START GIVEN DATA

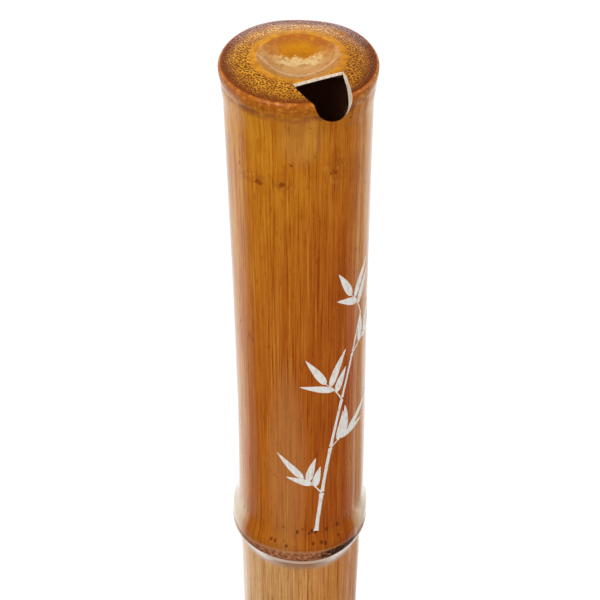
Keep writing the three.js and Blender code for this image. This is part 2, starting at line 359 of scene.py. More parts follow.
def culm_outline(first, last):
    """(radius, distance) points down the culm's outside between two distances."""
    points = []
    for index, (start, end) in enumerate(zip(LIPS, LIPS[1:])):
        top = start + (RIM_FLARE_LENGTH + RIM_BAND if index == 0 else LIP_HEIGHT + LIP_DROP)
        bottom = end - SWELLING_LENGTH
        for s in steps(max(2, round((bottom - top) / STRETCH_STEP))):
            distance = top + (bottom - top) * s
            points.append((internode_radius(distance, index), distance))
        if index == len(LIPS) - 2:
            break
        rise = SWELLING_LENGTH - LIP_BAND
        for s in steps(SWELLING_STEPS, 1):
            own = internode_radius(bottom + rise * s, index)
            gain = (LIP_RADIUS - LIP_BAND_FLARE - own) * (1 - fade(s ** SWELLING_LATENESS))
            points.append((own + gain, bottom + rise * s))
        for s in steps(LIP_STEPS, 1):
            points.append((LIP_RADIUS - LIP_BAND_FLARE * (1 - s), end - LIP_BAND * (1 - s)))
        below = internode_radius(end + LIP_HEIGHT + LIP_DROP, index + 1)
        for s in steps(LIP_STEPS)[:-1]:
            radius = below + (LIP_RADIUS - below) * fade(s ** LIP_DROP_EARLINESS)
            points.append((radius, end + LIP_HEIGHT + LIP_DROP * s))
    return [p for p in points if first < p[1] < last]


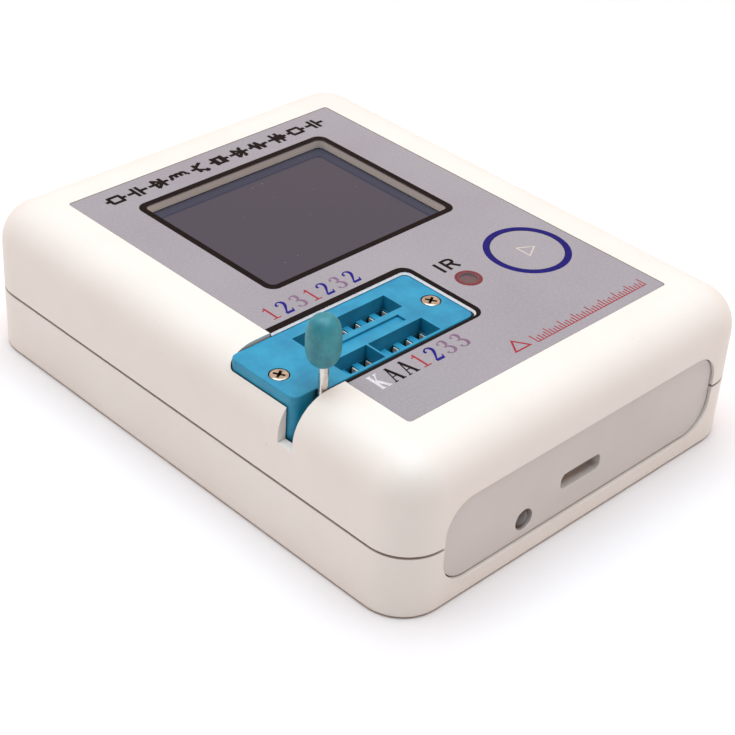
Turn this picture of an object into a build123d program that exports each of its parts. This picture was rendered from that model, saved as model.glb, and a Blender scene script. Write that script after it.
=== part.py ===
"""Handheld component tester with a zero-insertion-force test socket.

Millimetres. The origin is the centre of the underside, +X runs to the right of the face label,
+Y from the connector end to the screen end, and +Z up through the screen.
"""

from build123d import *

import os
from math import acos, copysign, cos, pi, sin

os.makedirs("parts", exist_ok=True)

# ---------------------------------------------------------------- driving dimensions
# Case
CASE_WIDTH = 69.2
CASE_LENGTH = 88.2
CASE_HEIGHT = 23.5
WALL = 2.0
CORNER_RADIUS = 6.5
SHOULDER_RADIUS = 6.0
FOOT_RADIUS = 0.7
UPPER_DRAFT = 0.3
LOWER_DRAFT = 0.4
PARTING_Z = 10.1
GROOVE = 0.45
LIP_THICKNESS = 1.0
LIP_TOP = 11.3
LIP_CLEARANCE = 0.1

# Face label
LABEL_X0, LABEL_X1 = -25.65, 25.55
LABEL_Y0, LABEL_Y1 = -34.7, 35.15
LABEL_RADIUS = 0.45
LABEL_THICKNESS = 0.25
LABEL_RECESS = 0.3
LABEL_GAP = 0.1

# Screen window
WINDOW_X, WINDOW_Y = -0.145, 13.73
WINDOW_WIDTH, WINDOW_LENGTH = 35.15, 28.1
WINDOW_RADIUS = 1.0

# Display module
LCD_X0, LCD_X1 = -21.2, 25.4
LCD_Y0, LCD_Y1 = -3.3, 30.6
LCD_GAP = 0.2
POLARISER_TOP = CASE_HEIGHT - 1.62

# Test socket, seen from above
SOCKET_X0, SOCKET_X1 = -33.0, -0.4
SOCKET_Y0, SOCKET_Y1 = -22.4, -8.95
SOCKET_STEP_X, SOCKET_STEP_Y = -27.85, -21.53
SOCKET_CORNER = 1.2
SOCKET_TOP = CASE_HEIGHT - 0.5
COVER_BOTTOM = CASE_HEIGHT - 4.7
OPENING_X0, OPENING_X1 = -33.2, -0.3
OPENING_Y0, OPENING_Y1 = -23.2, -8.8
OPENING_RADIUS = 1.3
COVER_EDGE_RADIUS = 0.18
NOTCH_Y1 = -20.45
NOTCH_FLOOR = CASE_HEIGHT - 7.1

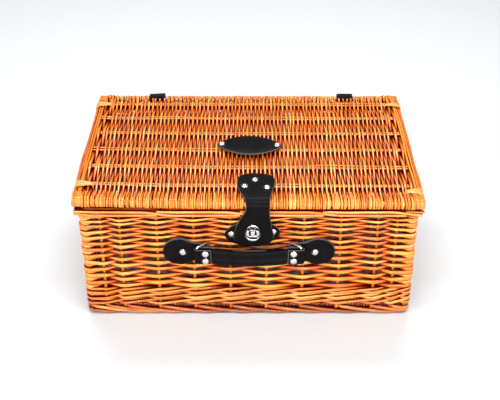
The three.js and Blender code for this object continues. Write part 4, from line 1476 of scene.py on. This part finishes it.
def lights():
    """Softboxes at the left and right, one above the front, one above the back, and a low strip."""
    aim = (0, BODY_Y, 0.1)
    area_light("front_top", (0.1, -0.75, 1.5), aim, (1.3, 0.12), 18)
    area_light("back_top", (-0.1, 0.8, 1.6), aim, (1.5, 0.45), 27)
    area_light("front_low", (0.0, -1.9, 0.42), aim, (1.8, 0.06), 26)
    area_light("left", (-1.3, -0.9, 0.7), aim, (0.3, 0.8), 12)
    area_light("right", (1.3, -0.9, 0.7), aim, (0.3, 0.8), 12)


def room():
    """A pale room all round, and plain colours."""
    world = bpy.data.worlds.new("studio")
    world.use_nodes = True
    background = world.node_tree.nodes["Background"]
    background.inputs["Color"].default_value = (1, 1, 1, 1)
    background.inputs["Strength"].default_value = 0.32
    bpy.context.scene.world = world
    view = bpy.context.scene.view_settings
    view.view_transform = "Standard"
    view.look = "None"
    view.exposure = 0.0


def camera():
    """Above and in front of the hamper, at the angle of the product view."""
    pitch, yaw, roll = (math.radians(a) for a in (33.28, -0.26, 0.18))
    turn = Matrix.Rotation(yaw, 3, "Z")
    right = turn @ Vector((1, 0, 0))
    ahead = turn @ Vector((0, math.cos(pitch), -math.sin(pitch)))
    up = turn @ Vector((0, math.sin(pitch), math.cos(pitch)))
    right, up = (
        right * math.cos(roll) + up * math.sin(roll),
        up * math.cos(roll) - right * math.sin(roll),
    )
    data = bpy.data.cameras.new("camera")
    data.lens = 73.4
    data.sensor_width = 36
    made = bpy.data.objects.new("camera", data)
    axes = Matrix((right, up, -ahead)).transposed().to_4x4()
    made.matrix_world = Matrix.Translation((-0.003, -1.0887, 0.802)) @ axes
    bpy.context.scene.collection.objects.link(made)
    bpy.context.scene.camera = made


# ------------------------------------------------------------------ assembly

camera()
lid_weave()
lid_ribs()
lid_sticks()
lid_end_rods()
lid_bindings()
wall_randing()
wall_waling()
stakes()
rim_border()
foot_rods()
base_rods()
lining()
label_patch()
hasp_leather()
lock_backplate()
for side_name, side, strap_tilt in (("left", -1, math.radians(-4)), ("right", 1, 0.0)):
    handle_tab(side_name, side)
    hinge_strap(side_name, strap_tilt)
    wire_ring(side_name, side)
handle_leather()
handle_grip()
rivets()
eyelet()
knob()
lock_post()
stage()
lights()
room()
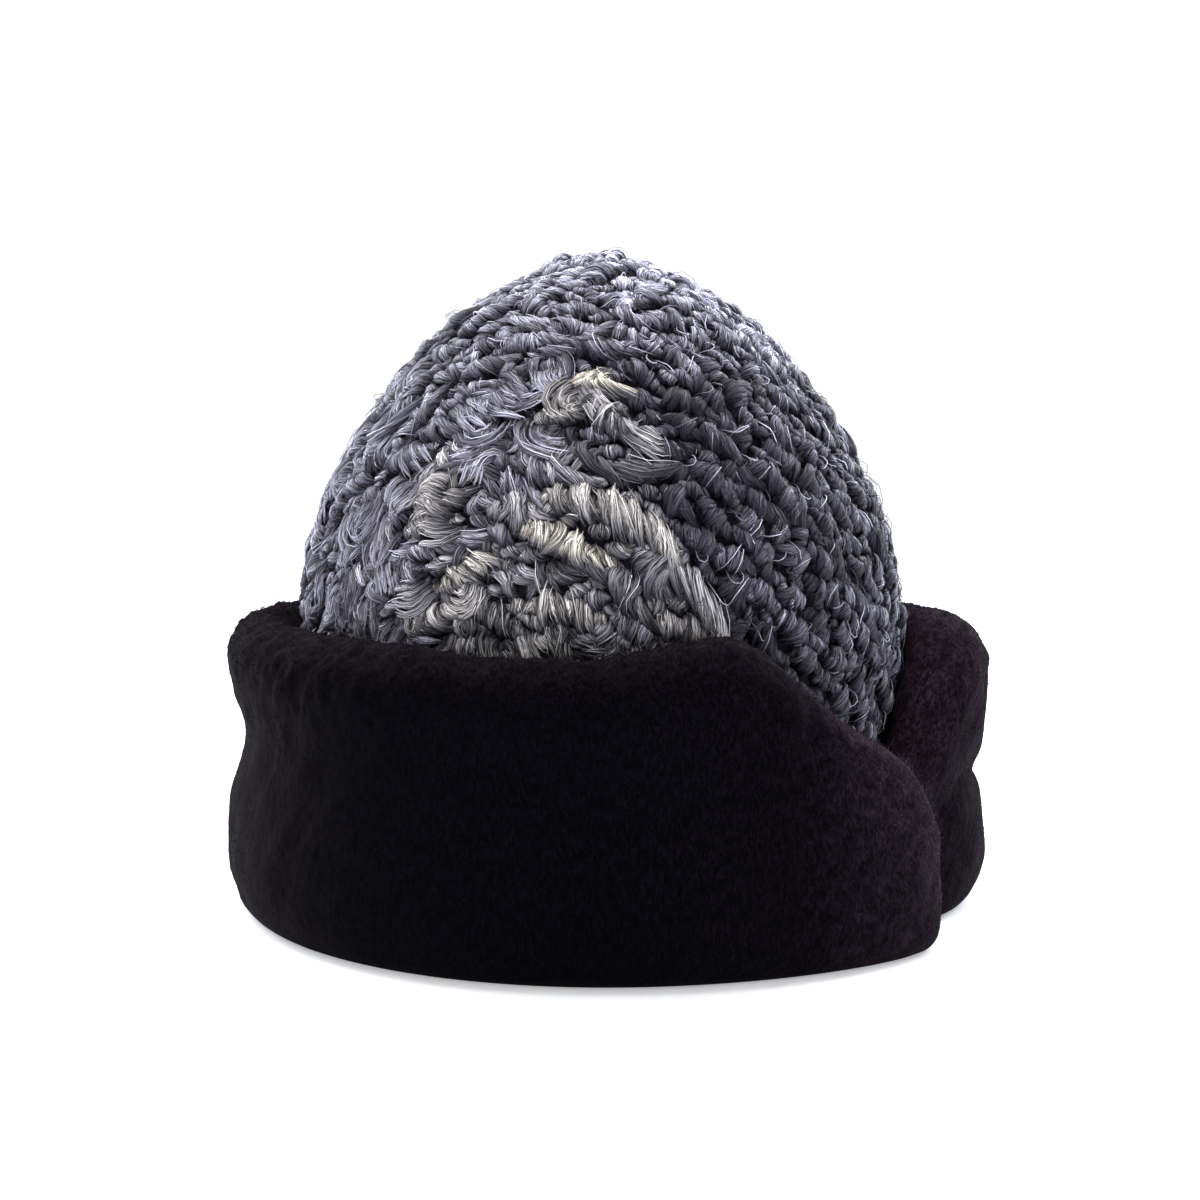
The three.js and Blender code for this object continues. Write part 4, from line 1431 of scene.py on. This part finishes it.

END GIVEN DATA

Repeat each entry word for word.

[RESULT]
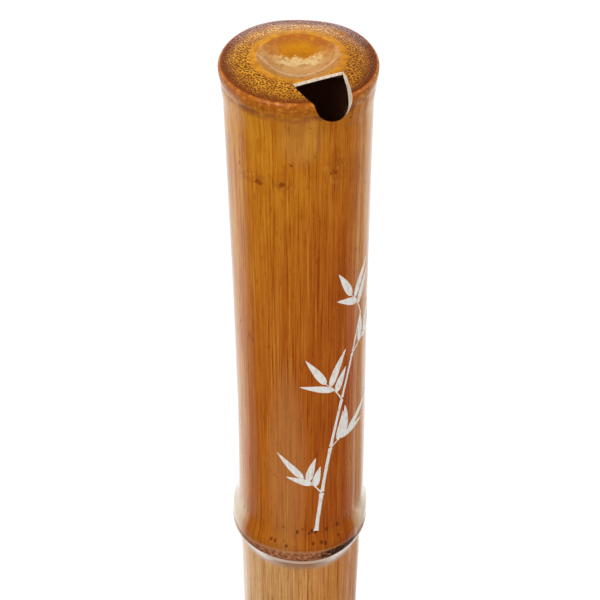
Keep writing the three.js and Blender code for this image. This is part 2, starting at line 359 of scene.py. More parts follow.
def culm_outline(first, last):
    """(radius, distance) points down the culm's outside between two distances."""
    points = []
    for index, (start, end) in enumerate(zip(LIPS, LIPS[1:])):
        top = start + (RIM_FLARE_LENGTH + RIM_BAND if index == 0 else LIP_HEIGHT + LIP_DROP)
        bottom = end - SWELLING_LENGTH
        for s in steps(max(2, round((bottom - top) / STRETCH_STEP))):
            distance = top + (bottom - top) * s
            points.append((internode_radius(distance, index), distance))
        if index == len(LIPS) - 2:
            break
        rise = SWELLING_LENGTH - LIP_BAND
        for s in steps(SWELLING_STEPS, 1):
            own = internode_radius(bottom + rise * s, index)
            gain = (LIP_RADIUS - LIP_BAND_FLARE - own) * (1 - fade(s ** SWELLING_LATENESS))
            points.append((own + gain, bottom + rise * s))
        for s in steps(LIP_STEPS, 1):
            points.append((LIP_RADIUS - LIP_BAND_FLARE * (1 - s), end - LIP_BAND * (1 - s)))
        below = internode_radius(end + LIP_HEIGHT + LIP_DROP, index + 1)
        for s in steps(LIP_STEPS)[:-1]:
            radius = below + (LIP_RADIUS - below) * fade(s ** LIP_DROP_EARLINESS)
            points.append((radius, end + LIP_HEIGHT + LIP_DROP * s))
    return [p for p in points if first < p[1] < last]


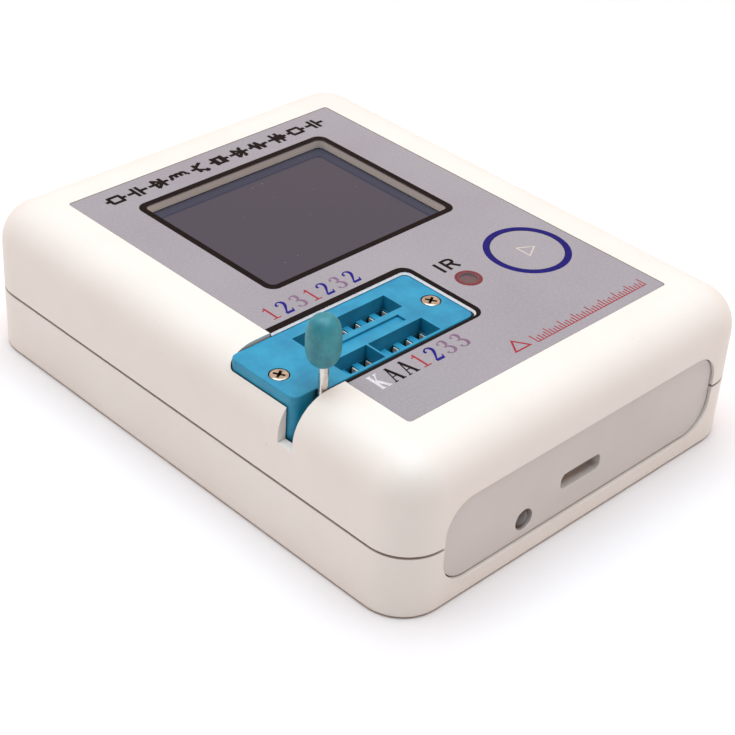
Turn this picture of an object into a build123d program that exports each of its parts. This picture was rendered from that model, saved as model.glb, and a Blender scene script. Write that script after it.
=== part.py ===
"""Handheld component tester with a zero-insertion-force test socket.

Millimetres. The origin is the centre of the underside, +X runs to the right of the face label,
+Y from the connector end to the screen end, and +Z up through the screen.
"""

from build123d import *

import os
from math import acos, copysign, cos, pi, sin

os.makedirs("parts", exist_ok=True)

# ---------------------------------------------------------------- driving dimensions
# Case
CASE_WIDTH = 69.2
CASE_LENGTH = 88.2
CASE_HEIGHT = 23.5
WALL = 2.0
CORNER_RADIUS = 6.5
SHOULDER_RADIUS = 6.0
FOOT_RADIUS = 0.7
UPPER_DRAFT = 0.3
LOWER_DRAFT = 0.4
PARTING_Z = 10.1
GROOVE = 0.45
LIP_THICKNESS = 1.0
LIP_TOP = 11.3
LIP_CLEARANCE = 0.1

# Face label
LABEL_X0, LABEL_X1 = -25.65, 25.55
LABEL_Y0, LABEL_Y1 = -34.7, 35.15
LABEL_RADIUS = 0.45
LABEL_THICKNESS = 0.25
LABEL_RECESS = 0.3
LABEL_GAP = 0.1

# Screen window
WINDOW_X, WINDOW_Y = -0.145, 13.73
WINDOW_WIDTH, WINDOW_LENGTH = 35.15, 28.1
WINDOW_RADIUS = 1.0

# Display module
LCD_X0, LCD_X1 = -21.2, 25.4
LCD_Y0, LCD_Y1 = -3.3, 30.6
LCD_GAP = 0.2
POLARISER_TOP = CASE_HEIGHT - 1.62

# Test socket, seen from above
SOCKET_X0, SOCKET_X1 = -33.0, -0.4
SOCKET_Y0, SOCKET_Y1 = -22.4, -8.95
SOCKET_STEP_X, SOCKET_STEP_Y = -27.85, -21.53
SOCKET_CORNER = 1.2
SOCKET_TOP = CASE_HEIGHT - 0.5
COVER_BOTTOM = CASE_HEIGHT - 4.7
OPENING_X0, OPENING_X1 = -33.2, -0.3
OPENING_Y0, OPENING_Y1 = -23.2, -8.8
OPENING_RADIUS = 1.3
COVER_EDGE_RADIUS = 0.18
NOTCH_Y1 = -20.45
NOTCH_FLOOR = CASE_HEIGHT - 7.1

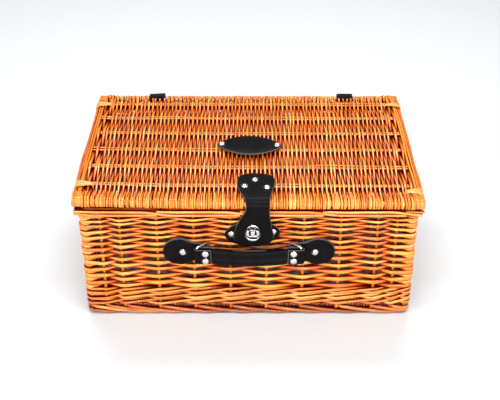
The three.js and Blender code for this object continues. Write part 4, from line 1476 of scene.py on. This part finishes it.
def lights():
    """Softboxes at the left and right, one above the front, one above the back, and a low strip."""
    aim = (0, BODY_Y, 0.1)
    area_light("front_top", (0.1, -0.75, 1.5), aim, (1.3, 0.12), 18)
    area_light("back_top", (-0.1, 0.8, 1.6), aim, (1.5, 0.45), 27)
    area_light("front_low", (0.0, -1.9, 0.42), aim, (1.8, 0.06), 26)
    area_light("left", (-1.3, -0.9, 0.7), aim, (0.3, 0.8), 12)
    area_light("right", (1.3, -0.9, 0.7), aim, (0.3, 0.8), 12)


def room():
    """A pale room all round, and plain colours."""
    world = bpy.data.worlds.new("studio")
    world.use_nodes = True
    background = world.node_tree.nodes["Background"]
    background.inputs["Color"].default_value = (1, 1, 1, 1)
    background.inputs["Strength"].default_value = 0.32
    bpy.context.scene.world = world
    view = bpy.context.scene.view_settings
    view.view_transform = "Standard"
    view.look = "None"
    view.exposure = 0.0


def camera():
    """Above and in front of the hamper, at the angle of the product view."""
    pitch, yaw, roll = (math.radians(a) for a in (33.28, -0.26, 0.18))
    turn = Matrix.Rotation(yaw, 3, "Z")
    right = turn @ Vector((1, 0, 0))
    ahead = turn @ Vector((0, math.cos(pitch), -math.sin(pitch)))
    up = turn @ Vector((0, math.sin(pitch), math.cos(pitch)))
    right, up = (
        right * math.cos(roll) + up * math.sin(roll),
        up * math.cos(roll) - right * math.sin(roll),
    )
    data = bpy.data.cameras.new("camera")
    data.lens = 73.4
    data.sensor_width = 36
    made = bpy.data.objects.new("camera", data)
    axes = Matrix((right, up, -ahead)).transposed().to_4x4()
    made.matrix_world = Matrix.Translation((-0.003, -1.0887, 0.802)) @ axes
    bpy.context.scene.collection.objects.link(made)
    bpy.context.scene.camera = made


# ------------------------------------------------------------------ assembly

camera()
lid_weave()
lid_ribs()
lid_sticks()
lid_end_rods()
lid_bindings()
wall_randing()
wall_waling()
stakes()
rim_border()
foot_rods()
base_rods()
lining()
label_patch()
hasp_leather()
lock_backplate()
for side_name, side, strap_tilt in (("left", -1, math.radians(-4)), ("right", 1, 0.0)):
    handle_tab(side_name, side)
    hinge_strap(side_name, strap_tilt)
    wire_ring(side_name, side)
handle_leather()
handle_grip()
rivets()
eyelet()
knob()
lock_post()
stage()
lights()
room()
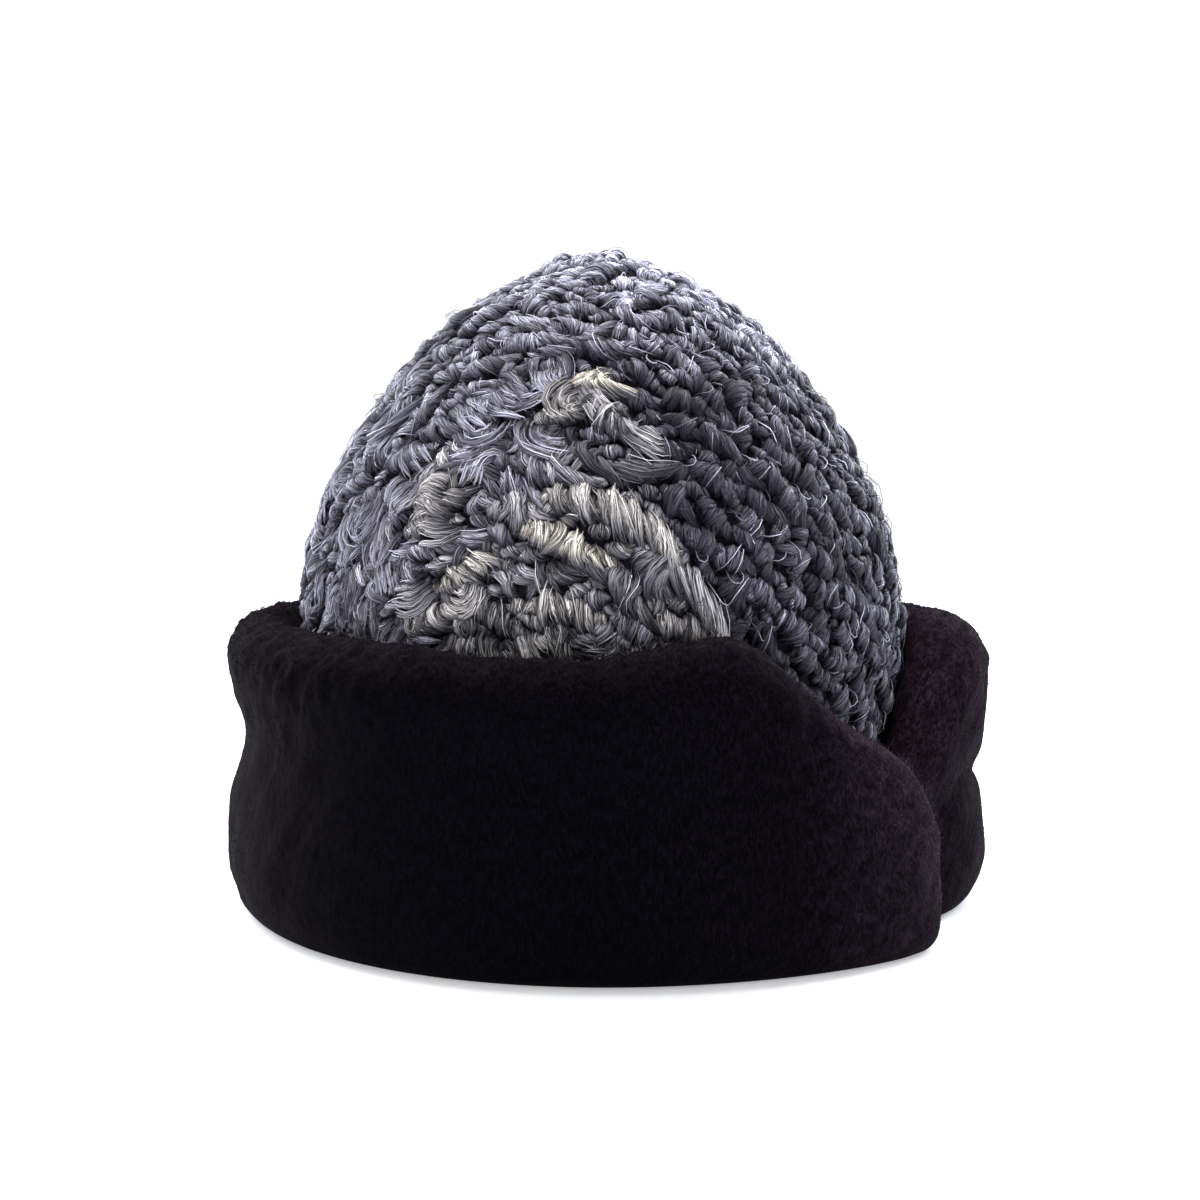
The three.js and Blender code for this object continues. Write part 4, from line 1431 of scene.py on. This part finishes it.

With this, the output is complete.